No Brasil, o debate sobre o aborto no Congresso está engessado por uma classe política majoritariamente conservadora que, baseada em uma opinião pública também conservadora, não se atreve a levar adiante projetos de lei. Pelo contrário: em 2015, a bancada evangélica conseguiu aprovar em uma comissão da Câmara o Projeto de Lei 5069/13, de autoria do preso e condenado Eduardo Cunha (MDB), que dificulta o atendimento médico das mulheres vítimas de estupro. Os contrários a interrupção da gravidez se baseiam em questões morais e religiosas e argumentam que vida começa na concepção e que cabe protegê-la. Também dizem que a permissão poderia aumentar o número de aborto —os dados dos países que legalizaram o procedimento mostram justamente o contrário. Mas o debate vem se acirrando no Brasil, empurrado por um emergente movimento feminista no país e no mundo e pelas inúmeras manifestações, nas ruas e nos espaços de discussão, favoráveis a interrupção da gravidez. Argumentam que se trata de um tema de saúde pública e do direito da mulher a decidir sobre sua vida e seu corpo, além da evidência científica de que a vida só começa de fato após a 12ª semana de gravidez. Resta, portanto, a opção de levar o tema para o STF para que este decida.

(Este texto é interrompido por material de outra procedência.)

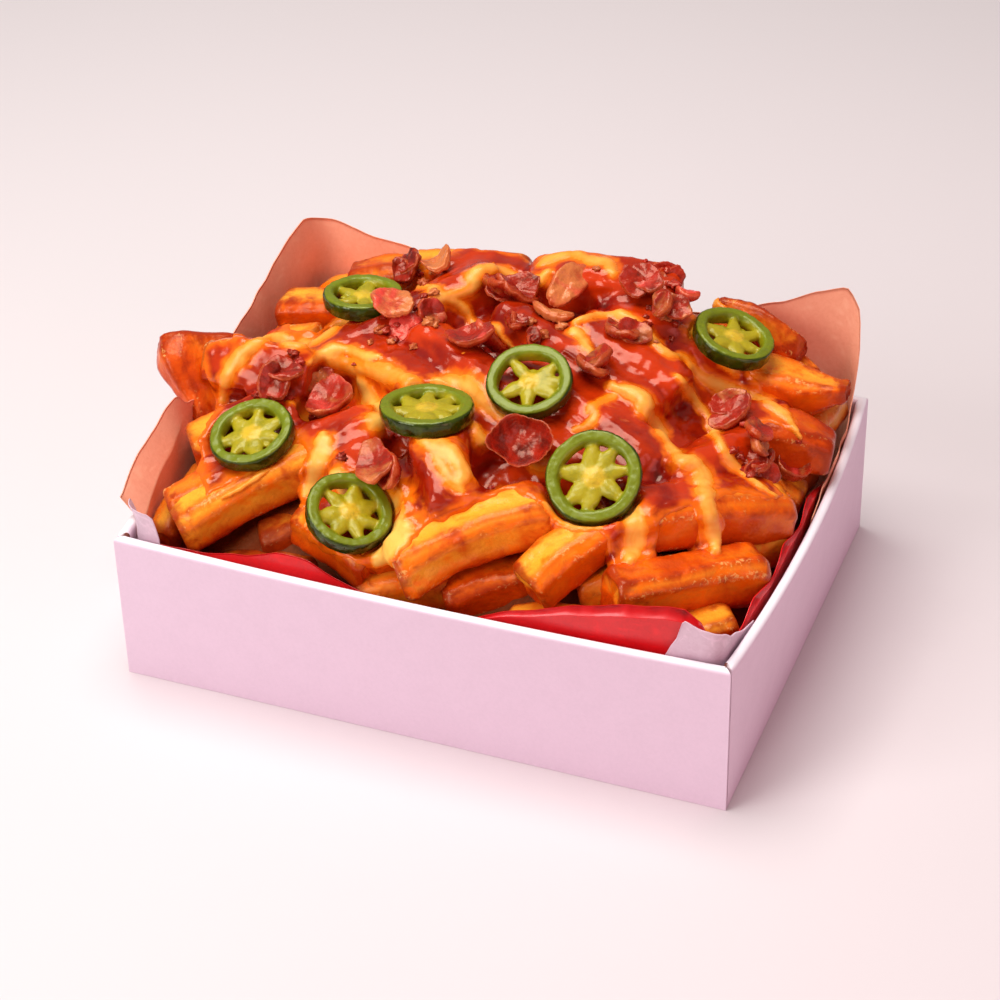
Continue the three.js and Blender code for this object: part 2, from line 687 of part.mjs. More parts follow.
function cheesyHeap(bare) {
  const wedgeMesh = asMesh(largestBody(bare));
  let solid = bare;
  for (const strand of CHEESE_STRANDS) solid = solid.add(toManifold(cheeseStrand(strand, wedgeMesh)));
  return solid;
}

// Toppings

// Turns a piece made round the origin to a normal, spins it on that, and sets it in place
function settle(geometry, at, normal, spin) {
  const up = new THREE.Vector3(...normal).normalize();
  const turn = new THREE.Quaternion().setFromUnitVectors(new THREE.Vector3(0, 0, 1), up);
  turn.multiply(new THREE.Quaternion().setFromAxisAngle(new THREE.Vector3(0, 0, 1), spin));
  return geometry.clone().applyQuaternion(turn).translate(...at);
}

// One slice of chilli pepper: a skin and wall, a sunk ring and a star of ribs inside
function pepperSlice(radius, grow) {
  const segments = SLICE_LOBES * 3;
  const half = SLICE_THICKNESS / 2;
  const ring = (share, z, lobe = 0) => {
    const loop = [];
    for (let i = 0; i < segments; i++) {
      const turn = (2 * Math.PI * i) / segments;
      const r = radius * (share + lobe * Math.cos(turn * SLICE_LOBES)) + (share === 1 ? grow : 0);
      loop.push(new THREE.Vector3(r * Math.cos(turn), r * Math.sin(turn), z));
    }
    return loop;
  };
  return loft([
    ring(0.46, half * 0.35 + grow, 0.13),
    ring(SLICE_WALL - 0.05, -half * 0.1 + grow),
    ring(SLICE_WALL, half + grow),
    ring(0.92, half + grow),
    ring(1, half * 0.4),
    ring(0.96, -half - grow),
  ]);
}

const PEPPER_SLICES = [
  { at: [-61.5, -36, 67], normal: [-0.1, -0.33, 1], radius: 12 },
  { at: [-25, -53, 60], normal: [0.4, -0.25, 1], radius: 12.2 },
  { at: [-14, -21.5, 76.5], normal: [-0.05, 0.12, 1], radius: 13.2 },
  { at: [10.5, -5, 81], normal: [0.05, -0.45, 1], radius: 12 },
  { at: [38.5, -30.5, 71.5], normal: [0.15, -0.8, 1], radius: 13.2 },
  { at: [56, 40.5, 78], normal: [0.3, 0, 1], radius: 11.9 },
  { at: [-53.5, 26, 78.5], normal: [-0.03, 0.08, 1], radius: 11.7 },
];

// One crisp, curled bit of bacon
function baconBit({ size: [length, width], curl, seed }, grow) {
  const random = randomSource(seed);
  const shares = Array.from({ length: BACON_CORNERS }, () => mix(0.84, 1.12, random()));
  const phase = random() * 2 * Math.PI;
  const ring = (scale, z, extra) => shares.map((share, i) => {
    const turn = (2 * Math.PI * i) / BACON_CORNERS;
    const x = (length / 2) * share * scale * Math.cos(turn) + extra * Math.cos(turn);
    const y = (width / 2) * share * scale * Math.sin(turn) + extra * Math.sin(turn);
    const bend = curl * ((2 * x) / length) ** 2 + 0.25 * curl * scale * Math.sin(2 * turn + phase);
    return new THREE.Vector3(x, y, z + bend);
  });
  const half = BACON_THICKNESS / 2 + grow;
  const edge = half * 0.75;
  return loft([ring(0.5, half, 0), ring(1, edge, grow), ring(0.96, -edge, grow), ring(0.5, -half, 0)]);
}

// Where the bits of bacon lie, with length, width, curl and turn in degrees. A bit without a
// normal tilts like the heap under it
const BACON_BITS = [
  { at: [-41.5, 19, 82], size: [14, 12], curl: 1.5, turn: 20 },
  { at: [-35, 14.5, 76], size: [16, 13], curl: -1.5, turn: 70 },
  { at: [-46.5, 45, 79], size: [10, 9], curl: 2, turn: 10 },
  { at: [-35.5, 44, 83.5], size: [9, 8], curl: 2.5, turn: 60 },
  { at: [-30, 22.5, 80], size: [10, 8], curl: 1.5, turn: 100 },
  { at: [-12, 12.5, 79.5], size: [17, 11], curl: 2, turn: 35 },
  { at: [-11.5, 35.5, 82], size: [18, 12], curl: 1.5, turn: 160 },
  { at: [6, 39.5, 87.5], size: [16, 11], curl: -1, turn: 75 },
  { at: [5.5, 27, 83.5], size: [14, 9], curl: 1.5, turn: 170 },
  { at: [-2, 19.5, 84], size: [6, 5], curl: 0.5, turn: 0 },
  { at: [-62, -17, 74], size: [12, 10], curl: 2, turn: 40 },
  { at: [-55.5, -4.5, 67.5], size: [11, 8], curl: 2, turn: 60 },
  { at: [-47, -14, 66.5], size: [17, 14], curl: 3, turn: 80 },
  { at: [-18.5, -41, 67.5], size: [17, 11], curl: 2, turn: 150 },
  { at: [15, -23.5, 72.5], size: [17, 15], curl: 1.5, turn: 10, normal: [0.2, -0.8, 1] },
  { at: [26, 9, 80.5], size: [13, 12], curl: 2, turn: 20 },
  { at: [28, 25.5, 82.5], size: [15, 10], curl: 2, turn: 150 },
  { at: [26.5, 43.5, 89], size: [13, 10], curl: 1.5, turn: 15 },
  { at: [31.5, 54, 86], size: [10, 6.5], curl: 1, turn: 160, normal: [0.2, -0.2, 1] },
  { at: [39.5, 47.5, 85.5], size: [7, 6.5], curl: 0.5, turn: 50 },
  { at: [37.5, 36.5, 87], size: [15, 9], curl: 1.5, turn: 140 },
  { at: [62, 18.5, 67.5], size: [14, 9], curl: 1.5, turn: 110 },
  { at: [73, 6, 68.5], size: [10, 10], curl: 2, turn: 30 },
  { at: [75, 3, 61], size: [12, 9], curl: 1.5, turn: 60 },
  { at: [81, 15, 53], size: [10, 8], curl: 2, turn: 20 },
  { at: [4, 16, 82], size: [5, 4.5], curl: 1, turn: 45 },
];
const STEEPEST_BIT = 0.6;
const LIFT_STEP = 0.4;
const LIFT_LIMIT = 60;

// Tilts a bit, and lifts it until it is clear of the other toppings
function layBacon(spec, index, under, others) {
  const shape = { ...spec, seed: 500 + index };
  let [x, y, z] = spec.at;
  const reach = (spec.size[0] + spec.size[1]) / 5;
  const slope = (dx, dy) => {
    const rise = heightOver(under, x + dx, y + dy) - heightOver(under, x - dx, y - dy);
    return THREE.MathUtils.clamp(rise / (2 * reach), -STEEPEST_BIT, STEEPEST_BIT);
  };
  const normal = spec.normal ?? [-slope(reach, 0), -slope(0, reach), 1];
  const spin = THREE.MathUtils.degToRad(spec.turn);
  for (let i = 0; i < LIFT_LIMIT; i++) {
    const grown = toManifold(settle(baconBit(shape, GAP), [x, y, z], normal, spin));
    if (grown.intersect(others).isEmpty()) break;
    z += LIFT_STEP;
  }
  return (grow) => settle(baconBit(shape, grow), [x, y, z], normal, spin);
}

// Materials

const paint = (color, roughness) => new THREE.MeshStandardMaterial({ color, roughness, metalness: 0 });
const CARD = paint('#f1dfe8', 0.75);
const KRAFT = paint('#dc8a66', 0.8);
const RED_PAPER = paint('#c40a14', 0.35);
const WHITE_PAPER = paint('#e6dde2', 0.7);
const POTATO = paint('#d8862e', 0.45);
const PEPPER = paint('#4f7a14', 0.35);
const BACON = paint('#93321f', 0.45);

// Assembly

const loadedWedges = new THREE.Group();
const addPiece = (name, geometry, material) => {
  const mesh = new THREE.Mesh(geometry, material);
  mesh.name = name;
  loadedWedges.add(mesh);
};

addPiece('box', cardBox(), CARD);
addPiece('liner_kraft', kraftLiner(0), KRAFT);
addPiece('liner_red', redLiner(0), RED_PAPER);
addPiece('flap_left', flapLeft(0), WHITE_PAPER);
addPiece('flap_right', flapRight(0), WHITE_PAPER);

let heap = cheesyHeap(bareHeap());
const under = [asMesh(largestBody(heap))];
const cutters = [kraftLiner(GAP), redLiner(GAP), flapLeft(GAP), flapRight(GAP)];
let toppings = toManifold(kraftLiner(0));

PEPPER_SLICES.forEach(({ at, normal, radius }, index) => {
  const place = (grow) => settle(pepperSlice(radius, grow), at, normal, index * 0.4);
  addPiece(`jalapeno_${index + 1}`, place(0), PEPPER);
  under.push(asMesh(place(0)));
  cutters.push(place(GAP));
  toppings = toppings.add(toManifold(place(0)));
});

BACON_BITS.forEach((spec, index) => {
  const place = layBacon(spec, index, under, toppings);
  addPiece(`bacon_${String(index + 1).padStart(2, '0')}`, place(0), BACON);
  under.push(asMesh(place(0)));
  cutters.push(place(GAP));
  toppings = toppings.add(toManifold(place(0)));
});

for (const cutter of cutters) heap = heap.subtract(toManifold(cutter));
addPiece('wedges', largestBody(heap), POTATO);

export default loadedWedges;
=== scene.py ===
"""Loaded potato wedges in a low white card box with paper liners.

Everything is measured in millimetres in the box's own frame (+X along the front wall, +Y to
the rear, +Z up, origin under the middle of the box) and scaled to metres as meshes are made.
"""

from __future__ import annotations

import json
import logging
import math
from collections.abc import Callable, Sequence
from dataclasses import dataclass, field
from enum import Enum

import bpy
import numpy as np
from mathutils import Matrix, Vector
from mathutils.bvhtree import BVHTree
from numpy.typing import NDArray

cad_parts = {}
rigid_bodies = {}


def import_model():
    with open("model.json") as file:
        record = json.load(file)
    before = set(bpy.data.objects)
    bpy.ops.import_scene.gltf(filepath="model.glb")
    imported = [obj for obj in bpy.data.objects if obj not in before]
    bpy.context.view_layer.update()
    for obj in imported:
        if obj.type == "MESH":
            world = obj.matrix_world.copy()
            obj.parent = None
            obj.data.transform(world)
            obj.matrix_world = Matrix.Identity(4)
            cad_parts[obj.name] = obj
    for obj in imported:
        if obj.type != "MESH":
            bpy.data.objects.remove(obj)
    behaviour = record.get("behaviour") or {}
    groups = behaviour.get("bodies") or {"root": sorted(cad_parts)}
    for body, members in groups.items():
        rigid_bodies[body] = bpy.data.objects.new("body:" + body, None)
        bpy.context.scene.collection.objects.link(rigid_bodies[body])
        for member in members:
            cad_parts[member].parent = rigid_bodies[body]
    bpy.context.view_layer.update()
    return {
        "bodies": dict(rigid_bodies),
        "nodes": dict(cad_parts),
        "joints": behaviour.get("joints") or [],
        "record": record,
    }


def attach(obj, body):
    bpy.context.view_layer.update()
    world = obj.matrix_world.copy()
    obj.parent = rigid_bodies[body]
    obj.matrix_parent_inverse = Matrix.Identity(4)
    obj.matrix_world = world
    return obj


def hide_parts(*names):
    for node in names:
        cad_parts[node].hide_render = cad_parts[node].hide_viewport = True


LOG = logging.getLogger("loaded_wedges")
Array = NDArray[np.float64]
Indices = NDArray[np.int64]
Point = tuple[float, float, float]
Pixel = tuple[float, float]
Stations = tuple[tuple[float, float], ...]
Colour = tuple[float, float, float]

MM = 0.001
BODY = "root"


# Plain maths


def mix(a: float, b: float, t: float) -> float:
    """The value a share t of the way from a to b."""
    return a + (b - a) * t


def smooth_step(low: float, high: float, x: Array) -> Array:
    """Rises smoothly from 0 to 1 as x goes from low to high, or falls if high is below low."""
    t = np.clip((x - low) / (high - low), 0.0, 1.0)
    return t * t * (3 - 2 * t)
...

"O importante é entender que a legalização do aborto nas 12 primeiras semanas é um assunto de saúde pública. Quem deve ter a voz nesse caso é o setor médico, com argumentos científicos. Se vamos ficar discutindo sobre quando começa a vida, existem muitas posições e não vamos sair disso", argumenta Rodríguez. "Nos EUA, a Corte Suprema reconhece que não vai se chegar a um consenso precisamente por causa de diferenças políticas sobre o direito a vida, e quando começa a vida. Nesse sentido, fez uma análise estritamente legal baseada no direito à privacidade e direito à cidadania, sobre se há os direitos humanos da mulher estão sendo feridos ou não", acrescenta o advogado.

Para ele, nem sempre o legislativo é o espaço mais adequado para se decidir sobre o assunto e acredita que cabe ao STF proteger os direitos das minorias. "A separação de poderes permite que o Supremo tenha o poder judicial para revisar a jurisprudência e determinar se trata-se de uma decisão política ou judicial", explica. "Quando estamos falando de uma decisão simplesmente política, não podemos falar que estamos num ambiente democrático. Porque se as pessoas a favor do aborto são uma minoria, essa minoria nunca será escutada no Legislativo. Então legalizar o aborto é uma questão de democracia, e o Supremo tem o trabalho de representar os interesses das minorias a partir de uma análise estritamente legal", acrescenta.

O STF vem sendo progressista em decisões do tipo, o que anima os defensores da legalização do aborto. Foi a corte que liberou as pesquisas com células-tronco embrionárias, em 2008, permitiu as uniões civis homoafetivas, em 2011, e legalizou o aborto de fetos anencéfalos, em 2012. Por sua vez, o Conselho Nacional de Justiça aprovou em 2013 uma resolução que obrigava os cartórios a realizar o casamento entre pessoas do mesmo sexo, com base na decisão do Supremo dois anos antes. "A jurisprudência do STF é progressista e reconhecida globalmente, o que pode gerar uma corrente que pode chegar em outros países", diz Rodríguez. Uma corrente que, aliás, já existe: a Câmara dos Deputados da Argentina aprovou recentemente a legalização do aborto até a 12ª semana de gravidez —a decisão final cabe ao Senado, em 8 de agosto—, enquanto que a Irlanda liberou o procedimento em maio deste ano via referendo. Já o Chile, historicamente restritivo, igualou no ano passado sua legislação à brasileira. "Esperamos que o STF assuma sua liderança de maneira responsável, já que uma decisão negativa também pode gerar um precedente negativo em outros países", conclui o advogado.